Ces manuscrits portent les innombrables ratures, reprises, hésitations et repentirs qui témoignent à l’envi de l’incessant et obsédant labeur d’un écrivain exigeant en perpétuel état de création, consignant sans relâche notes, plans d’ensemble, esquisses de scènes ou de personnages, canevas d’épisodes, amorces de vers… Félix-Antoine Savard fut véritablement hanté par ce projet qui ne sera finalement jamais mené à terme et dont ne subsistent que deux avant-textes fort incomplets : une « prose biblique rythmée » crayonnée en 1950, et sa reprise en 1977. Quoique très partielles, ces ébauches portent la marque d’un homme de lettres connu pour son irrépressible tendance lyrique, sa constante inspiration religieuse et sa nette attirance pour le théâtre antique, celui d’Eschyle en particulier, avec ses chœurs. À plusieurs reprises, les fragments mentionnent également les sources contemporaines mises à profit: Pamphile Le May, Henri-Raymond Casgrain, Émile Lauvrière et tout particulièrement un article de 1908 du sénateur Pascal Poirier.

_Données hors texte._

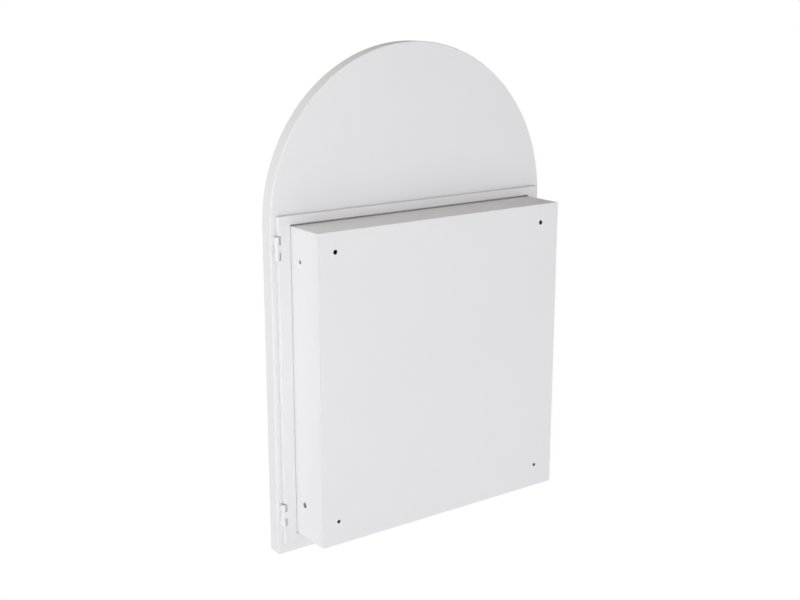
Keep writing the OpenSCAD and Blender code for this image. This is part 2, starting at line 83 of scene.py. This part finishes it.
class Recipe:
    """Node tree of one material, with short calls for the nodes that all the finishes share."""

    def __init__(self, name):
        self.material = bpy.data.materials.new(name)
        self.material.use_nodes = True
        self.nodes = self.material.node_tree.nodes
        self.links = self.material.node_tree.links
        self.shader = self.nodes["Principled BSDF"]
        self.place = self.nodes.new("ShaderNodeTexCoord").outputs["Object"]

    def set(self, **values):
        """Constant values straight on the shader's sockets, named with underscores for spaces."""
        for key, value in values.items():
            self.shader.inputs[key.replace("_", " ")].default_value = value

    def join(self, output, socket):
        self.links.new(output, self.shader.inputs[socket])

    def stretched(self, x, y, z):
        """Object coordinates with their own scale along each axis."""
        node = self.nodes.new("ShaderNodeMapping")
        node.inputs["Scale"].default_value = (x, y, z)
        self.links.new(self.place, node.inputs["Vector"])
        return node.outputs["Vector"]

    def noise(self, scale, detail=2.0, roughness=0.5, place=None):
        node = self.nodes.new("ShaderNodeTexNoise")
        node.inputs["Scale"].default_value = scale
        node.inputs["Detail"].default_value = detail
        node.inputs["Roughness"].default_value = roughness
        self.links.new(place or self.place, node.inputs["Vector"])
        return node.outputs["Fac"]

    def cells(self, scale):
        """Distance to the nearest point of a random set, as in foam."""
        node = self.nodes.new("ShaderNodeTexVoronoi")
        node.inputs["Scale"].default_value = scale
        self.links.new(self.place, node.inputs["Vector"])
        return node.outputs["Distance"]

    def ramp(self, value, stops):
        """Colour ramp through (place, colour) stops; a number stands for a grey."""
        node = self.nodes.new("ShaderNodeValToRGB")
        elements = node.color_ramp.elements
        while len(elements) < len(stops):
            elements.new(0.5)
        for element, (place, color) in zip(elements, stops):
            element.position = place
            color = color if hasattr(color, "__len__") else (color, color, color)
            element.color = (*color, 1)
        self.links.new(value, node.inputs["Fac"])
        return node.outputs["Color"]

    def spread(self, value, low, high):
        """Carries a 0 to 1 value to the range low to high."""
        node = self.nodes.new("ShaderNodeMapRange")
        node.inputs["To Min"].default_value = low
        node.inputs["To Max"].default_value = high
        self.links.new(value, node.inputs["Value"])
        return node.outputs["Result"]

    def blend(self, share, first, second):
        """First colour where the share is 0, second where it is 1."""
        node = self.nodes.new("ShaderNodeMix")
        node.data_type = "RGBA"
        self.links.new(share, node.inputs[MIX_SHARE])
        self.links.new(first, node.inputs[MIX_FIRST])
        self.links.new(second, node.inputs[MIX_SECOND])
        return node.outputs[MIX_RESULT]

    def bump(self, height, depth, strength=1.0, after=None):
        """Bump of a depth in metres, on top of an earlier one."""
        node = self.nodes.new("ShaderNodeBump")
        node.inputs["Strength"].default_value = strength
        node.inputs["Distance"].default_value = depth
        self.links.new(height, node.inputs["Height"])
        if after is not None:
            self.links.new(after, node.inputs["Normal"])
        return node.outputs["Normal"]

    def standing(self):
        """0 on level faces and 1 on upright ones, from the face's own direction."""
        split = self.nodes.new("ShaderNodeSeparateXYZ")
        self.links.new(self.nodes.new("ShaderNodeNewGeometry").outputs["Normal"], split.inputs[0])
        size = self.nodes.new("ShaderNodeMath")
        size.operation = "ABSOLUTE"
        self.links.new(split.outputs["Z"], size.inputs[0])
        return self.spread(size.outputs[0], 1.0, 0.0)


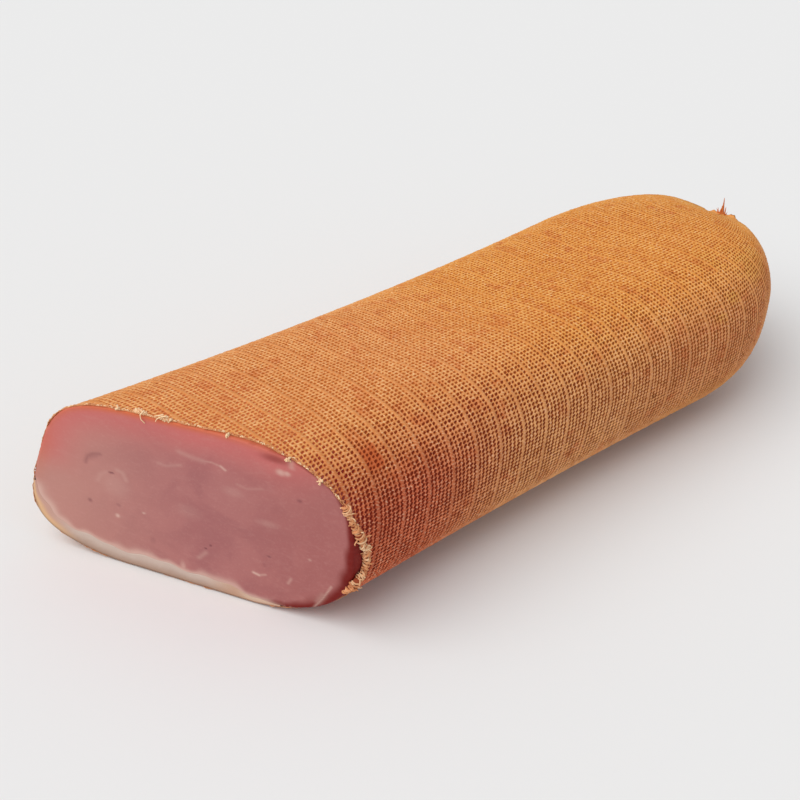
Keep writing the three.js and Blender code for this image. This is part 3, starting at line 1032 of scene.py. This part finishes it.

Le dossier des Acadiennes comprend aussi trois pertinentes annexes : des passages inédits du journal de l’auteur ont permis à l’éditeur de tracer d’abord un tableau récapitulatif de l’évolution de sa pensée et de son projet, puis d’établir la genèse de l’œuvre. Suit une chronologie détaillée de Félix-Antoine Savard rappelant les grandes étapes de son parcours de prêtre, de professeur et d’écrivain.
Si la lecture de ces nombreux fragments demeure souvent difficile, insatisfaisante, déroutante même à cause d’incohérences, on saura gré à Yvan G. Lepage d’avoir constitué un dossier retraçant la lente maturation d’une réflexion et d’une écriture en marche, celle-là même qu’il avait pu apprécier en 2004 lorsqu’il a révélé, dans son édition critique de Menaud maître-draveur, les douze « états » de ce magistral roman-poème. Félix-Antoine Savard est un écrivain patient, au double sens étymologique et courant du terme, et la présente publication fait découvrir à la fois les besoins de rigueur et de perfection d’un auteur exceptionnel et la persévérance et la minutie d’un exégète chevronné.